Who owns companies and legal entities overseas? The UK Government requests evidence on a register of ownership
In April 2017, the government announced for a call for evidence to gauge interest in and support for further transparency on the issue of overseas ownership of UK property. This new proposed Register of Beneficial Owners of Overseas Companies and Other Legal Entities will detail who owns and controls the overseas companies and legal entities that already own UK property, want to buy property in the UK, or bid for jobs through UK government procurement.
A primary objective of the proposed register is to create greater transparency and foster “confidence and trust” in the businesses with which the UK does business, but the fight against “dirty” money is another motivating factor that is certainly of great interest in Europe.
Leading the fight against “dirty” money
In 2016, the UK became the first G20 country to introduce a publicly accessible register of beneficial ownership called the People with Significant Control (PSC) register. This gives the public and investigatory bodies—HMRC and the crime agencies for instance—instant access to a central record of information about who really owns and controls UK companies.
But while the PSC register makes it possible to trace the true owners of registered properties owned by companies incorporated in the UK, the same does not apply for companies incorporated outside the UK. The new register intends to close this loop a bit tighter, squeezing out dirty investors and attracting honest investors to the UK property market.
As the register will be the first of its kind in the world, there seems to be a hope that other countries will follow the UK’s lead. The register’s suite of motivations seems reasonable in fact: enhancing the “already strong reputation of the UK as an honest and trusted place to do business”; raising standards worldwide; combating money laundering, the financing of terrorism, and tax evasion.
There are 28 questions posed in the Beneficial Ownership Proposal, with these the government hopes to build evidence to support carefully thought out new legislation that will attract and not deter investors to Britain and not ruin the country’s reputation as an open economy that benefits greatly from foreign companies looking to do business here.
The evidence will help build requirements that are both workable and proportionate, to enable government policymakers to “test and refine our proposals to strike the right balance”.
What will being on the Register of Beneficial Owners of Overseas Companies and Other Legal Entities entail?
The new measures propose requiring disclosures from foreign companies wishing to buy relevant property in the UK for the first time and companies that already own relevant UK property. Relevant property includes freeholds and leaseholds with an original lease term of more than 21 years. The policy will also extend to other forms of legal entity that can hold property.

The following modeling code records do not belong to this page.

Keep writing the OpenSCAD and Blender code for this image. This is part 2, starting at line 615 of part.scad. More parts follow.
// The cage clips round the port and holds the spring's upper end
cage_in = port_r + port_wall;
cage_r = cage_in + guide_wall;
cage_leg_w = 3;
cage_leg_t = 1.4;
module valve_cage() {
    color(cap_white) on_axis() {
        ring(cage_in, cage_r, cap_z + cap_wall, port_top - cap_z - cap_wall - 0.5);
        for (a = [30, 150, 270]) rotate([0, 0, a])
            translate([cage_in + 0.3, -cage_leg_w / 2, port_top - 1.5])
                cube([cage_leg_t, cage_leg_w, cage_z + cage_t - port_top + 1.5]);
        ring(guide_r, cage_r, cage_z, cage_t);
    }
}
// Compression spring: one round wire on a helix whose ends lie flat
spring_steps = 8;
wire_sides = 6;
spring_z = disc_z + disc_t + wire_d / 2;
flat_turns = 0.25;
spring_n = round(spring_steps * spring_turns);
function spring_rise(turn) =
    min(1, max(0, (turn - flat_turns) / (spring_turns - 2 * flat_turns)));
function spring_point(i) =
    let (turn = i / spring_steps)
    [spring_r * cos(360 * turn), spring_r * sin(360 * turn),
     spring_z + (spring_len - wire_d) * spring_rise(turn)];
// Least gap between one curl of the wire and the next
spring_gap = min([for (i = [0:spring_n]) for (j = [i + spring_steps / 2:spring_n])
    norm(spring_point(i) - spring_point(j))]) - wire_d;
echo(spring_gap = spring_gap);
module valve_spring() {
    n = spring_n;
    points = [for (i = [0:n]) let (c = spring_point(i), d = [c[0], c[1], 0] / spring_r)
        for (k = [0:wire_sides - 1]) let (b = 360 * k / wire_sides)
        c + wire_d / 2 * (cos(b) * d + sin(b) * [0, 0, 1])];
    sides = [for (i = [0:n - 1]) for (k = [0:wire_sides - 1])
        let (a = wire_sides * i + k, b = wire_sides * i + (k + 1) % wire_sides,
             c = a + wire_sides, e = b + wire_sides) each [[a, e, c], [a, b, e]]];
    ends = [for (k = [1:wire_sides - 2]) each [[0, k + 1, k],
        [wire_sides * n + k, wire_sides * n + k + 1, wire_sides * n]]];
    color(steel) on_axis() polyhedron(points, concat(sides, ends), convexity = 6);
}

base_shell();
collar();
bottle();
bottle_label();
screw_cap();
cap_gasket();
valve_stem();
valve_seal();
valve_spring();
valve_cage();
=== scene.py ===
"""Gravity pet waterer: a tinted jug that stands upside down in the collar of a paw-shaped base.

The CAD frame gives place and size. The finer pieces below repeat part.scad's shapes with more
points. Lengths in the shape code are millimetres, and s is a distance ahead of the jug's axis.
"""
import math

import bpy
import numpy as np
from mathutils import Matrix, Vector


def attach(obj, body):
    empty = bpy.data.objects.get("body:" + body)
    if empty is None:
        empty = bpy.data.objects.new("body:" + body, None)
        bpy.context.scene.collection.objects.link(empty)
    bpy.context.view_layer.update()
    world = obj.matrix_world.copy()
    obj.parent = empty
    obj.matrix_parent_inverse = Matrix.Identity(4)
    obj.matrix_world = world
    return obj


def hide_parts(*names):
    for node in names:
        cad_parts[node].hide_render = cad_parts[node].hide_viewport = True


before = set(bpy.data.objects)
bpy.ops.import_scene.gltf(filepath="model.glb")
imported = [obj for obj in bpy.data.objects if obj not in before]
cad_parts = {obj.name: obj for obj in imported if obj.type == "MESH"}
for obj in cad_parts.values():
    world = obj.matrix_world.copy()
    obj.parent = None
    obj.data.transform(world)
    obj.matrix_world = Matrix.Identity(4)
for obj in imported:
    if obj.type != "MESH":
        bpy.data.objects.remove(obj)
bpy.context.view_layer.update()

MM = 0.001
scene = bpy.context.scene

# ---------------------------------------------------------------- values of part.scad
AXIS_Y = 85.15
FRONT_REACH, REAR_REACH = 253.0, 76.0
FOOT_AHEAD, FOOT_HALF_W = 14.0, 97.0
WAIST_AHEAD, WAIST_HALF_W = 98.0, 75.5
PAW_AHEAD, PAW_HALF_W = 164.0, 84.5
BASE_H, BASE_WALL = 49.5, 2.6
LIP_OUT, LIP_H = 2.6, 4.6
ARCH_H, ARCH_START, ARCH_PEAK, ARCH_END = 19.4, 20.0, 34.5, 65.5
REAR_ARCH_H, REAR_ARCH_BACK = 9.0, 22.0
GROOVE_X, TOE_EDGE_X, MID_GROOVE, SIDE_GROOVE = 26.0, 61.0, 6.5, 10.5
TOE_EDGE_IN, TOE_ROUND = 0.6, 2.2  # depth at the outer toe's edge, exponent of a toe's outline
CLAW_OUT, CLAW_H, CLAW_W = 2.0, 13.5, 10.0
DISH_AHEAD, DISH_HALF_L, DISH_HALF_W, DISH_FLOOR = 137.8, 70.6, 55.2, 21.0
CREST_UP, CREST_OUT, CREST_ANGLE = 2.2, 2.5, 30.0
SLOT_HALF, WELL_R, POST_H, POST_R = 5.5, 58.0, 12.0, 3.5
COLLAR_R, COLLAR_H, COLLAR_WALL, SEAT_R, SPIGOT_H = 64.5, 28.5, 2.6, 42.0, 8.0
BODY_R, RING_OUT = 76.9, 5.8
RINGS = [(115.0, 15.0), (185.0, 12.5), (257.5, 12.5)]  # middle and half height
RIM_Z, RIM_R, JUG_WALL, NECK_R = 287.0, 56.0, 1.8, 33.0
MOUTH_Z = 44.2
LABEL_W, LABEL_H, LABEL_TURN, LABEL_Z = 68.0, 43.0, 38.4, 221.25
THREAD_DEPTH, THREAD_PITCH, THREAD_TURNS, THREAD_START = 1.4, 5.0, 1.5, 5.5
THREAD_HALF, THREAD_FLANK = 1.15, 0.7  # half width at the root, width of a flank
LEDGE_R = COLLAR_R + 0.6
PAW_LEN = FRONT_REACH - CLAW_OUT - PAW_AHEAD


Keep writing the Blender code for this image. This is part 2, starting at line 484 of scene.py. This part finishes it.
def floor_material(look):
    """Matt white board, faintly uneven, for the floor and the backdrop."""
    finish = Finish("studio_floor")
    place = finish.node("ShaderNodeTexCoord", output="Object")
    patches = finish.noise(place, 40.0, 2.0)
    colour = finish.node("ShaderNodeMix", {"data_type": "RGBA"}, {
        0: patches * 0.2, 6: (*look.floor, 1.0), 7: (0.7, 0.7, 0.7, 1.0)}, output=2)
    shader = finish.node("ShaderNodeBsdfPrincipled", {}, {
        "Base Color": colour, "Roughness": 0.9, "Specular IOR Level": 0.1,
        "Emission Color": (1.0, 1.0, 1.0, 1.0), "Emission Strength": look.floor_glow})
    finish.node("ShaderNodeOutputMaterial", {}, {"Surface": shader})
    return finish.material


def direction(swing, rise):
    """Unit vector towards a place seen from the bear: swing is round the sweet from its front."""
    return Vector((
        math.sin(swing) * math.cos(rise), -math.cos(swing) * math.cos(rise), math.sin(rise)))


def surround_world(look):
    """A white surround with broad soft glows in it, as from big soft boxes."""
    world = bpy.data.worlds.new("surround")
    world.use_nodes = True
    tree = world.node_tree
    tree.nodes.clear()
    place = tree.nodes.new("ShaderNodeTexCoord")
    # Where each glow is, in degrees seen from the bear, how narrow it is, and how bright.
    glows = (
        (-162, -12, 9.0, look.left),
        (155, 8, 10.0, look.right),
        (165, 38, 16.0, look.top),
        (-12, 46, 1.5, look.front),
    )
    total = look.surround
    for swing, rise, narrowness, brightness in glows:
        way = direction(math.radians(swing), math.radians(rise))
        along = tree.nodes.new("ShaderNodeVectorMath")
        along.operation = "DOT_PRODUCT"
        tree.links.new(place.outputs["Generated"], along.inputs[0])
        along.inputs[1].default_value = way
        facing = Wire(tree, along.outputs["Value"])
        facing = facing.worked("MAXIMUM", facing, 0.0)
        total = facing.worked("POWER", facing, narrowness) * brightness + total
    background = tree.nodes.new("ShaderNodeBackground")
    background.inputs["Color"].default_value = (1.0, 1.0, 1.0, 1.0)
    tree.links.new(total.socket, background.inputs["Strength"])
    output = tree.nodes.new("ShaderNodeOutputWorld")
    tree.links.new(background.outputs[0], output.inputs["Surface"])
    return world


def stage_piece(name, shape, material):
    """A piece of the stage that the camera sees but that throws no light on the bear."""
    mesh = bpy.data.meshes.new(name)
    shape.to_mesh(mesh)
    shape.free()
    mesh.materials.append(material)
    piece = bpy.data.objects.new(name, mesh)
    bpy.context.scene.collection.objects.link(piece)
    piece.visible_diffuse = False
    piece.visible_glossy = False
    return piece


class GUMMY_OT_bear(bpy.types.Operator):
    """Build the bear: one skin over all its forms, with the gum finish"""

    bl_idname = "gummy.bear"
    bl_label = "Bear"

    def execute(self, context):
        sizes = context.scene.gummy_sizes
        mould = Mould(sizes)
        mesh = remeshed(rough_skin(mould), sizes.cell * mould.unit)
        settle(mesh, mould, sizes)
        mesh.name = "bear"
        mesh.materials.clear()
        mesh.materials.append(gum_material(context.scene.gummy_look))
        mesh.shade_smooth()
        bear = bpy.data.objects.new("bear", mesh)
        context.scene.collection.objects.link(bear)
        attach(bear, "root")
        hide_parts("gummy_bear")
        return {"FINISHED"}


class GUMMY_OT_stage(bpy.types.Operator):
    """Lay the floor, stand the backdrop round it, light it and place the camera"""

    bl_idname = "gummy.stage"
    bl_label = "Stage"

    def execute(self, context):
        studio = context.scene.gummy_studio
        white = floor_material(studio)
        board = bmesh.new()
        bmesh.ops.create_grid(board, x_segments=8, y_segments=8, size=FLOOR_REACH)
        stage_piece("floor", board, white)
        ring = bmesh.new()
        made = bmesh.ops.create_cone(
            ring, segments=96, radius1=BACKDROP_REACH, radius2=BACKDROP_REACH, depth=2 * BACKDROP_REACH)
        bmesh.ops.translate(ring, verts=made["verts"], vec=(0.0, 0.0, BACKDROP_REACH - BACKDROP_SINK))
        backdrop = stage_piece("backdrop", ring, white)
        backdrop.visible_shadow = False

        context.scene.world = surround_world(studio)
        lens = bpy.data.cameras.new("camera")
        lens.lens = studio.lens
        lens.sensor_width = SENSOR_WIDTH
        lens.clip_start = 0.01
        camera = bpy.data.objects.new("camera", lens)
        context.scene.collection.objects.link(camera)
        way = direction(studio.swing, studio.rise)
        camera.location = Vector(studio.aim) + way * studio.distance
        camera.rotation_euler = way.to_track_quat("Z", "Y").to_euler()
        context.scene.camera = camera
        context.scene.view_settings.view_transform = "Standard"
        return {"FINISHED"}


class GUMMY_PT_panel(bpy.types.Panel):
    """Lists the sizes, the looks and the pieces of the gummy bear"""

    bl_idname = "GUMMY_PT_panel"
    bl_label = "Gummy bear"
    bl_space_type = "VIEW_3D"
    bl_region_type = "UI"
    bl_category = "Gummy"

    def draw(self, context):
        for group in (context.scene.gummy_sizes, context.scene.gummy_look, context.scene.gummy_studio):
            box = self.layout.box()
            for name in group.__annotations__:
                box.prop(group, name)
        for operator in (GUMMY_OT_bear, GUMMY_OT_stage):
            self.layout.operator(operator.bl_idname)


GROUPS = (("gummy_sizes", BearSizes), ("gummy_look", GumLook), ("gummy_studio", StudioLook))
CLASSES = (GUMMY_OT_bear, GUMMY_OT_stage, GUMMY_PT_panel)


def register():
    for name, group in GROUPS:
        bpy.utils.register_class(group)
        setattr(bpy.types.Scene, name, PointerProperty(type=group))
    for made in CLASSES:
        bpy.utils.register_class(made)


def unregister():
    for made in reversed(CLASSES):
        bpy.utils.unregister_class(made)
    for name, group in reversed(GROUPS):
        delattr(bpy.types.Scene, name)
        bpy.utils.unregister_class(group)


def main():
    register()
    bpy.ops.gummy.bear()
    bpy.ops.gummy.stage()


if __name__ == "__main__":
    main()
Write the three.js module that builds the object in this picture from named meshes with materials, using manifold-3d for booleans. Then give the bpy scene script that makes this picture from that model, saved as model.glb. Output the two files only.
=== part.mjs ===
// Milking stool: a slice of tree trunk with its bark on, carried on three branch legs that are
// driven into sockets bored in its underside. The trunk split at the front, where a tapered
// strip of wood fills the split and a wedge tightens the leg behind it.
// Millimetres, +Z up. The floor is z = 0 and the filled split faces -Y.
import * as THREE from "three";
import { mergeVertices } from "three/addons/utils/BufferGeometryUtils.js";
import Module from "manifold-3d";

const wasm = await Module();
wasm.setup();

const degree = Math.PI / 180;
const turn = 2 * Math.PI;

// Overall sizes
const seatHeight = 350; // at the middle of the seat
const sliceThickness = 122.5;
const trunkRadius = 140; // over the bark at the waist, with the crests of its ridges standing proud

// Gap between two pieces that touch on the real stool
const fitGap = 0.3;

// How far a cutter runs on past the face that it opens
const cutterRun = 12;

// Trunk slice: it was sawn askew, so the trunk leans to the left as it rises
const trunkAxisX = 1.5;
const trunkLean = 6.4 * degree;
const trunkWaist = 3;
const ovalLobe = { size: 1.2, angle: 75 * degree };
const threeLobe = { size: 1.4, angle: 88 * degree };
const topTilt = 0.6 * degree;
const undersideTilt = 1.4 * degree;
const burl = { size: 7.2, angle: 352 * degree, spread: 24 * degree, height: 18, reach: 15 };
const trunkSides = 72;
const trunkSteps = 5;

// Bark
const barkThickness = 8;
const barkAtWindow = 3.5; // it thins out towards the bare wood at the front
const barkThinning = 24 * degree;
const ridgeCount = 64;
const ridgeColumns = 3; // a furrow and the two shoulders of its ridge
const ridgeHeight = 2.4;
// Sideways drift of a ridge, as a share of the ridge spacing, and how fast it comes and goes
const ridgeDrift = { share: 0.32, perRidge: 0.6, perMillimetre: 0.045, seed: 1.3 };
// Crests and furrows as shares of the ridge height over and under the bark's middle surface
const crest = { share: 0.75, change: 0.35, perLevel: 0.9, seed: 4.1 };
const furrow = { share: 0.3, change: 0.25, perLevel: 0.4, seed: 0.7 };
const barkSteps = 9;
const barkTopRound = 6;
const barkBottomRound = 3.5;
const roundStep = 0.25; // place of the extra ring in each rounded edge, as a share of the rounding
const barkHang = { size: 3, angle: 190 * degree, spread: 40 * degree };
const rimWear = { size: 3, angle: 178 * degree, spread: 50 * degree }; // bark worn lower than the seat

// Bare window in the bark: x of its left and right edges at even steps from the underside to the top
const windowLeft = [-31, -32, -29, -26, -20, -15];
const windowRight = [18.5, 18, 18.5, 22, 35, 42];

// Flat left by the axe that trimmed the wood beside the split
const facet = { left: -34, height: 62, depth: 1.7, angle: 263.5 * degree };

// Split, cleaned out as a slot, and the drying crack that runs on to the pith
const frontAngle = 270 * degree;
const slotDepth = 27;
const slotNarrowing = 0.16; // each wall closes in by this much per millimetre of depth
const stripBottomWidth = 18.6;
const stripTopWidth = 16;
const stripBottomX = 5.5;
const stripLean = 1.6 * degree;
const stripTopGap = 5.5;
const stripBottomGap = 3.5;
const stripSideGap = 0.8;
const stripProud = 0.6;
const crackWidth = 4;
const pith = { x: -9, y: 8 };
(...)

How the register combats dirty money
A registration number will be required before the entity is able to buy, sell, create a lease, or create a legal charge over relevant property; and the company will be required to lodge certain information regarding the identity of its beneficial owners before it can register.
Beneficial owners include:
- Those who hold more than 25% of the shares or voting power of the entity;
- Anyone who can control the composition of its board of directors;
- Others who can exercise “significant influence or control”.
The compliance process is likely to be similar to the measures put in place for the PSC register for UK-incorporated companies and will probably kick up similar issues regards the loss of personal confidentiality and associated security concerns. The government is very keen not to deter honest companies from investing in the UK.
To conclude, this call for evidence includes:
- A request for views on the proposal (similar to that relating to the PSC register);
- Views from companies or individuals who may be at risk should certain personal information be included in the public register;
- A more extensive regime looking at additional risks that published details linking an individual to a particular residential property may bring;
- An assessment to understand the possible impact of the proposals on foreign entrepreneurs and investors who have already invested in the UK, or are considering doing so, and specifically the effect this may have on the UK economy.
Striking the right balance between enhancing the UK’s reputation as an open and trusted place to do business while devising a set of workable and proportionate rules that don’t detract foreign investors and also trying to “lead the world” on anti-money laundering, terrorism and corrupt investors, now that’s a tall order.